El Avance Montañés sirvió para la promoción del régimen y del gobernador y tapó el perverso modelo de la reconstrucción. Mientras en Santander nacía la figura del promotor inmobiliario disociada, por primera vez, del propietario, mientras unas cuantas familias hacían un festín con las cenizas (y lo declaraba con alegría en la placa que sigue en el número 17 de Calvo Sotelo: “Prima Ex Igne Renata”, destacando el primer edificio noble de los muchos que seguirían tras la terminación de la sede de La Polar)… el régimen conseguía su objetivo.
Carmen Gil de Arriba, en Ciudad e Imagen, defiende que “para quienes sustentaban el maniqueo discurso dominante, no fue muy difícil asimilar el incendio con el enemigo vencido. (…) Vencido el enemigo: la ciudad vieja, se impone la ciudad nueva y ajustada a los deseos del también nuevo régimen”.
Ramón Rodríguez Llera, desde el urbanismo, hacía su propio balance 39 años después del incendio y del proyecto de reconstrucción: “Lo malo es que sólo fue el principio del urbanismo peor planificado (o ‘mejor’, depende de cómo se mire) y más especulativo que imaginarse pueda, con unas consecuencias y extensión en el tiempo imprevisibles… el proceso sigue abierto porque substancialmente nada ha cambiado”.
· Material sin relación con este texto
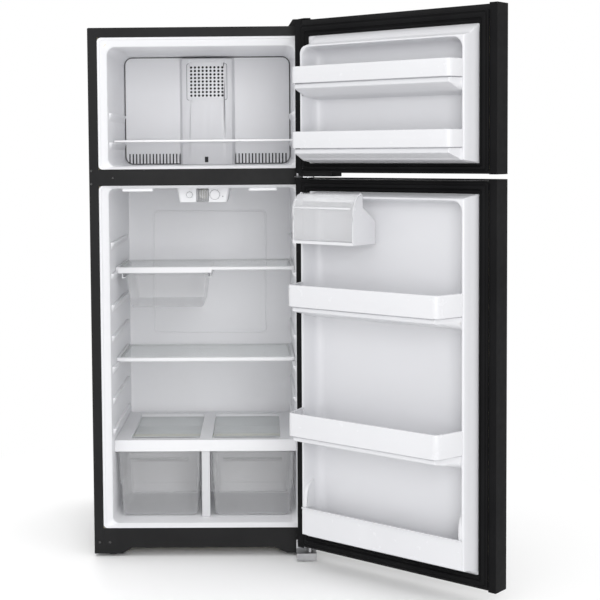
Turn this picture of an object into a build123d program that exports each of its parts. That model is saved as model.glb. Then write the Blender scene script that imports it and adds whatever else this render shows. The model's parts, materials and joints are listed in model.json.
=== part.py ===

Hoy, 75 años después, movimientos sociales y asociaciones de arquitectos denuncian que el modelo nacido tras el incendio sigue vigente. El proceso especulativo sigue abierto, quizá, porque nada sustancial ha cambiado. Así, el Pan General de Ordenación Urbana vigente prevé unas 90 actuaciones que supondrán la salida de poblaciones tradicionales hacia la periferia y la “recuperación” de ciertos barrios para las clases medias altas. Ya no es el fuego purificador sino el desarrollismo arrollador el que da forma a la ciudad del siglo XXI.